Father John Misty - God's Favorite Customer


Father John Misty
God's Favorite Customer
2018
Spotify

I've been avoiding this album for awhile now. I knew I should be writing a review, but the thought of listening to an hour of Josh Tillman's musings again felt like nothing more than a chore. ON "Mr. Tillman" he regales us with a tale of his travels and the sudo celebrities He sees along the way. The name dropping is one thing, the whistling is a whole other thing entirely. Tillman sounds so comfortable in the Father John Misty persona on this album it becomes almost gimmicky gross. If you are looking for something different from Pure Comedy (2017) or better yet I Love You, Honeybear (2015) than I am afraid you are out of luck. The jokes are the same, the self-absorbed sentiment is the same, even the songs sound the same as everything He has done since 2015. Eventually the deadpan jokes and syrupy arrangements reach this annoying level of monotony. "Date Night" is downright frustrating with this one piano note played over and over throughout the scratchy fuzz filled track.

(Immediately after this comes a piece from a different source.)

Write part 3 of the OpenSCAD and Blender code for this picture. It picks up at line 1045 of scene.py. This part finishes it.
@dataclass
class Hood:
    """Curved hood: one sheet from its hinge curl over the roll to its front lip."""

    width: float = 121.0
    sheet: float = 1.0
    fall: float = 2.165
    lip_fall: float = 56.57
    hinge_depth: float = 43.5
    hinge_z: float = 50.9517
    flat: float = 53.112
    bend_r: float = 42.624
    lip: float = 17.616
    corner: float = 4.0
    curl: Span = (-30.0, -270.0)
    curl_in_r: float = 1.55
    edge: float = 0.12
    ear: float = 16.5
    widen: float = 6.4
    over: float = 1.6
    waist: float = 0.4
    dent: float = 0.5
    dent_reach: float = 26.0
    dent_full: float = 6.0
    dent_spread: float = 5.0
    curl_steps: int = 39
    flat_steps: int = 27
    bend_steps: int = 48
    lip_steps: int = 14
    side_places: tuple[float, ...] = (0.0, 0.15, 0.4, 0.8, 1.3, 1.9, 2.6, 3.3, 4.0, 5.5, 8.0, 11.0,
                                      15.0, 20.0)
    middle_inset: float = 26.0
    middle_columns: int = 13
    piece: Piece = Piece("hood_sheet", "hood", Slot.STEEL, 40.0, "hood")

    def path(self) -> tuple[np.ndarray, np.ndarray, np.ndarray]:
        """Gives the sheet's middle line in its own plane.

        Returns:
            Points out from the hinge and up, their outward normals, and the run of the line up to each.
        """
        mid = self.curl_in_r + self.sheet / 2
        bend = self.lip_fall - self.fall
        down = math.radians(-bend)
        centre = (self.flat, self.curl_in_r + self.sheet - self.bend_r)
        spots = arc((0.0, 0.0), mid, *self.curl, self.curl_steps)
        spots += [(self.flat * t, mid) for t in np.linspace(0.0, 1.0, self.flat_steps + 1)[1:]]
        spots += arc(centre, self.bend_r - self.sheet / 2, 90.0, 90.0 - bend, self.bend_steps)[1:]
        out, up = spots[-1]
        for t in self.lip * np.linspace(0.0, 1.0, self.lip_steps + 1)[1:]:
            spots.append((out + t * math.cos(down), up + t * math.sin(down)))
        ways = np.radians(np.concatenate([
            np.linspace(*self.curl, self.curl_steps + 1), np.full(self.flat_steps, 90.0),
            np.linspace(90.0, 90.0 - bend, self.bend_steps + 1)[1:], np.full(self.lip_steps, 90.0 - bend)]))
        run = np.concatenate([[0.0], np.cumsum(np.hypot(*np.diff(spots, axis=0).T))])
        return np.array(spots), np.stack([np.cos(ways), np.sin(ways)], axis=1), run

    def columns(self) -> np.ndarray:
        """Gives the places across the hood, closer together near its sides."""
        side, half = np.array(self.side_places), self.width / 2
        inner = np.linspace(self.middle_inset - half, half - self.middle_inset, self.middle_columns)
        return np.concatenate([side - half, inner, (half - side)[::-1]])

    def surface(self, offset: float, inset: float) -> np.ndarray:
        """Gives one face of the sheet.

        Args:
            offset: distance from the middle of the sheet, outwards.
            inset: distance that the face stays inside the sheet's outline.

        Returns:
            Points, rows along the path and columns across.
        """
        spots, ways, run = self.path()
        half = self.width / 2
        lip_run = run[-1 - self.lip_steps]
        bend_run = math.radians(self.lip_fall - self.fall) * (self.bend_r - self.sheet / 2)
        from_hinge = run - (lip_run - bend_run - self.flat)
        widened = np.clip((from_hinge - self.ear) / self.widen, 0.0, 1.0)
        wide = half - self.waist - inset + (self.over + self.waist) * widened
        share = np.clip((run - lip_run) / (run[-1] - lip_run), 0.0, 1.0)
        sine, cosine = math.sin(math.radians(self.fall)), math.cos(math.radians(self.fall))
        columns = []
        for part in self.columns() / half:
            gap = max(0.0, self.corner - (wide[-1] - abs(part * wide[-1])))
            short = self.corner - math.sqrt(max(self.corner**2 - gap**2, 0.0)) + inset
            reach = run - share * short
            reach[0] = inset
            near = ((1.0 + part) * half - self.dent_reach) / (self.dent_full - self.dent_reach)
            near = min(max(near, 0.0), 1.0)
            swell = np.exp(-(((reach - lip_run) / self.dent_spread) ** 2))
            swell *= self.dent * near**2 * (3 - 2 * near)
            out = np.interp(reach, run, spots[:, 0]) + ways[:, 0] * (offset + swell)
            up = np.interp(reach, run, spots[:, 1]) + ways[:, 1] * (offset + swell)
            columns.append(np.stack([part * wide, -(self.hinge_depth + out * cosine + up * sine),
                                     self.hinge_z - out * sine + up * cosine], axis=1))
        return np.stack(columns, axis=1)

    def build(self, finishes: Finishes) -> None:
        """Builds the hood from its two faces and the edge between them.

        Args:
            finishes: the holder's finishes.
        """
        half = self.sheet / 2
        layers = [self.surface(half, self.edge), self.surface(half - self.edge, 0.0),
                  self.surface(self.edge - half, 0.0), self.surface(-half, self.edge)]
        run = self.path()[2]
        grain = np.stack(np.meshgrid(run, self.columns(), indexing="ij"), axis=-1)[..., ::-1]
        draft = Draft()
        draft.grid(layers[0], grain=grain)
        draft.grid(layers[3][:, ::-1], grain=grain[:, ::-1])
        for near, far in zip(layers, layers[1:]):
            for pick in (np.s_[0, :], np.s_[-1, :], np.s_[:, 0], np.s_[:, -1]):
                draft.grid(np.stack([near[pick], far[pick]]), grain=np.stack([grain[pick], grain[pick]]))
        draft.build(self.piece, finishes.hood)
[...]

Father John Misty sounds so full of himself here, as He always has, but in a much more obsessed way. The accolades, the sunset festival sets and pitchfork reviews have him feeling super confident and less concerned with creating something new. "The Palace" sounds like five other songs of his, the delivery, the gentle piano, the acoustic guitar all sound familiar because they are. It's like the neo-bohemian movement had sailed by and acts like Lana Del Rey and Father John Misty haven't realized it yet.

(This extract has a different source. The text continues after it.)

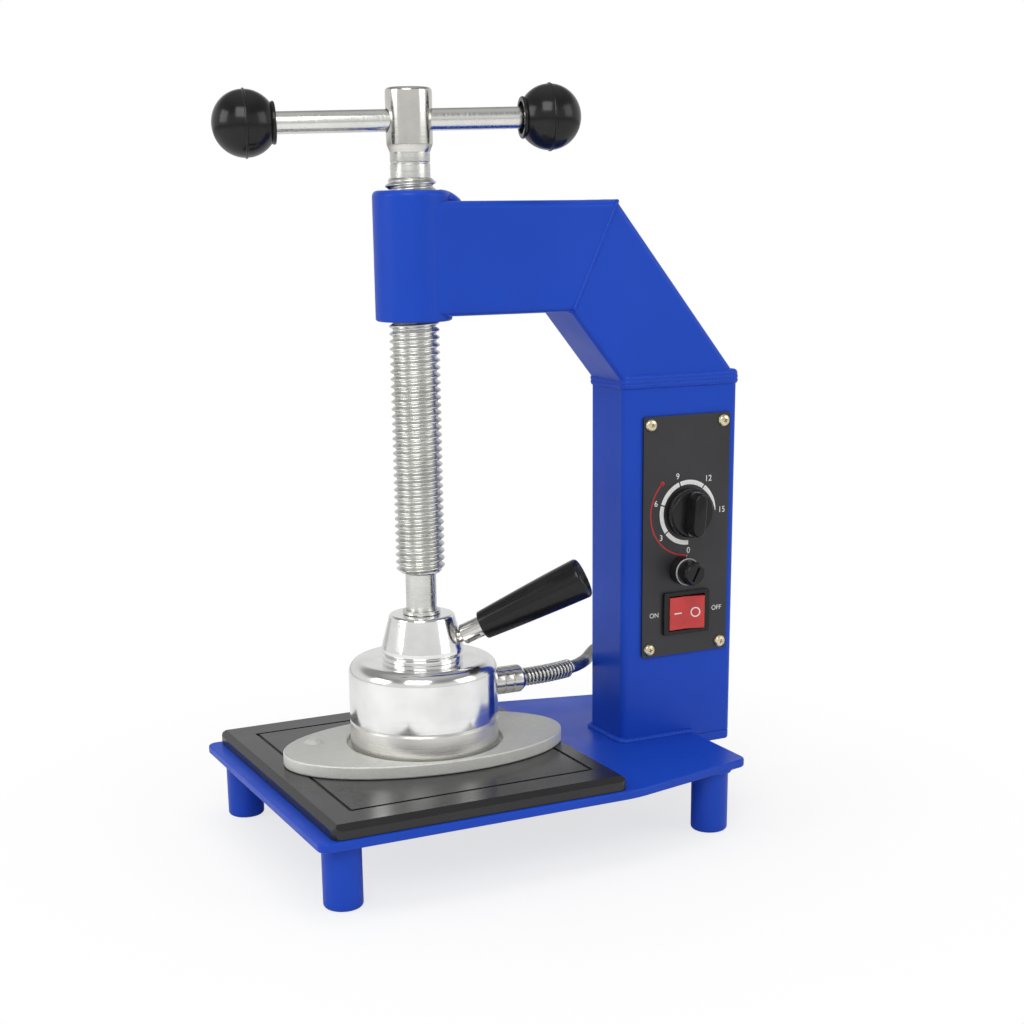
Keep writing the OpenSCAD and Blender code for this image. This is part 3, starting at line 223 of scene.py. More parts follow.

At the beginning of this review I said the album was an hour, well it's only 38 minutes but feels like it could be far longer. The thing about this album really is just how damn boring it is. Unless you are really picking apart these lyrics and looking for a meaning behind every word you are going to be bored to absolute death. The album reaches it's meta peak on "The Songwriter" as Tillman chronicles another love story but through the eyes of the songwriter. It is self-indulgence at it's absolute height. You keep waiting for something to engage, some kind of big moment to pull the album from this muck, but it never ever comes. You are forced to slowly move through this thing each moment unrolling at a snails pace. This has got to be the absolute last time Father John Misty can release an album like this, or at least fully like this. Come kind of change, or new sound could really pull this record around and make it worth listening to. As it is God's Favorite Customer just feels like musical masturbation.